The first was a test of overconfidence. Richard Zeckhauser, a political sci
entist at Harvard University and a champion bridge player, gave each participant a list of ten unusual questions of fact (e.g., gestation period of an Asian elephant) and asked for both a best guess and a high and low estimate, bounding the correct answer with 90 percent confidence. For example, I might reason that an elephant’s gestation is longer than a human’s and guess fifteen months. I might also feel 90 percent assured that the answer is somewhere between twelve and eighteen months. If my ability matches my confidence, then I would expect the correct answers to fall within that range nine times out of ten.

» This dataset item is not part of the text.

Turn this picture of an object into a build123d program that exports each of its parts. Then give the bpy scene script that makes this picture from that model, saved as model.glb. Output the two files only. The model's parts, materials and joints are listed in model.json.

But, in fact, most people are correct only 40 to 60 percent of the time, reflecting their overconfidence.7 Even though I didn’t know the answers to those ten questions, I had a sense of where I might go wrong, so I adjusted my initial estimates. I won that contest and got a book.

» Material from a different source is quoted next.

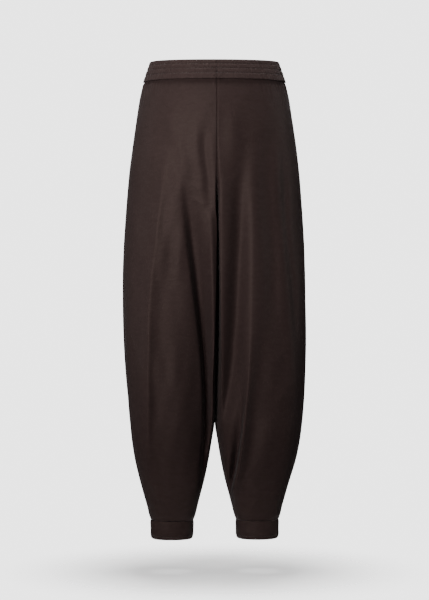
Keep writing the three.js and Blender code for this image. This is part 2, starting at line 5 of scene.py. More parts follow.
import bpy
import numpy as np
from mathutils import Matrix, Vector


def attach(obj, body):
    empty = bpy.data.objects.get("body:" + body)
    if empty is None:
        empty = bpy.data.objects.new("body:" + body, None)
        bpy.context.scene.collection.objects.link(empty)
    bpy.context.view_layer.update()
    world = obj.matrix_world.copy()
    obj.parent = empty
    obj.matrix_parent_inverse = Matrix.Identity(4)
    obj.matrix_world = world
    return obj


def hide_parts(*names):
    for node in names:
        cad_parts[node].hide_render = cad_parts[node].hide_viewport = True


bl_info = {
    "name": "Barrel-leg trousers",
    "version": (1, 0, 0),
    "blender": (4, 5, 0),
    "location": "View3D > Sidebar > Trousers",
    "description": "Makes satin barrel-leg trousers with an elastic waistband and cuffs",
    "category": "Add Mesh",
}

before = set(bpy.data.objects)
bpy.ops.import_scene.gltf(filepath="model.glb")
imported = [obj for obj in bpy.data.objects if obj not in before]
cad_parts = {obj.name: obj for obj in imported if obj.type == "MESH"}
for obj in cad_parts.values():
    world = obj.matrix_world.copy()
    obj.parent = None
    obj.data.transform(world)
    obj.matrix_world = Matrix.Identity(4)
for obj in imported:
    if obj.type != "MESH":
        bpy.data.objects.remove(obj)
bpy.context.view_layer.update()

# The tables below are in millimetres
MM = 0.001

# Heights, measured from the middle of the waistband
WAIST_TOP = 20
WAIST_SEAM = -20
CROTCH = -276
CUFF_SEAM = -937.6
HEM = -978

# How square the rings are: 0 is an ellipse
BODY_SQUARE = 0.015
LEG_SQUARE = 0.03
CUFF_SQUARE = 0.01

# Where the cloth turns from the back or the front into the inner side of a leg, as a share of the way
# from the side seam to the inseam, and the share of the way to the centre seam there, above the crotch
CORNER = 0.8
CORNER_ON_BODY = 0.985

# How far behind the middle of a leg the lean in the table of rings is measured
LEAN_DEPTH = 50

# Rings of the worn shape: height, half the width over both legs, half the space between the legs, how
# far the cloth reaches behind and before the origin, how flat the leg's inner side is, and how far the
# space between the legs leans to the right leg at the lean depth behind its middle
RINGS = np.array(
    [
        (-20, 146, 0.16, 103.5, 97.5, 0.95, 0),
        (-60, 155.5, 0.16, 112, 103, 0.95, 0),
        (-120, 166, 0.16, 120, 107, 0.95, 0),
        (-200, 176.5, 0.16, 124, 109, 0.95, 0),
        (-285, 183, 0.04, 122, 110, 0.93, 0),
        (-305, 184.2, 0.04, 121.4, 110, 0.91, 1),
        (-370, 188, 0.04, 119, 110, 0.8, 1.5),
        (-460, 190.5, 0.04, 115, 109.5, 0.7, 2),
        (-560, 190, 0.04, 110, 107, 0.5, 2),
        (-660, 185.5, 0.04, 103.5, 101, 0.3, 2),
        (-715, 181.5, 0.04, 98.5, 94, 0.18, 2),
        (-740, 179, 1.0, 96, 91, 0.08, 1),
        (-770, 175.5, 5.6, 92.5, 85.5, 0.05, 0),
        (-810, 168.5, 12.3, 86, 77, 0.03, 0),
        (-850, 158.5, 20.5, 78, 67, 0, 0),
        (-890, 147.5, 31, 68.5, 55, 0, 0),
        (-925, 137.5, 40, 56.5, 42.5, 0, 0),
        (-940, 133.5, 45, 50, 37, 0, 0),
    ],
    dtype=[(name, float) for name in ("z", "side", "gap", "back", "front", "flat", "lean")],
)

# The centre seam goes down the middle and turns under the body to the crotch: row of the cloth's grid,
# height, and the share of the ring's depth that the seam still has
CENTRE_SEAM = np.array(
    [
        (0, -20.3, 1),
        (2, -76, 1),
        (4, -130, 1),
        (6, -180, 0.995),
        (8, -222, 0.97),
        (10, -254, 0.86),
        (12, -271, 0.52),
        (14, CROTCH, 0),
    ],
    dtype=[(name, float) for name in ("row", "z", "reach")],
)
CROTCH_ROW = 14
LAST_ROW = 34
PANEL_TOP = -20.3
PANEL_BOTTOM = -937.4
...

The second experiment showed the failure of pure rationality. Here, Richard Thaler, one of the world’s foremost behavioral economists, asked us to write down a whole number from zero to one hundred, with the prize going to the person whose guess was closest to two-thirds of the group’s average guess. In a purely rational world, all participants would coolly carry out as many levels of deduction as necessary to get to the experiment’s logical solution—zero. But the game’s real challenge involves considering the behavior of the other participants. You may score intellectual points by going with naught, but if anyone selects a number greater than zero, you win no prize. The winning answer, incidentally, is generally between eleven and thirteen.8 I won that contest too, and got a T-shirt.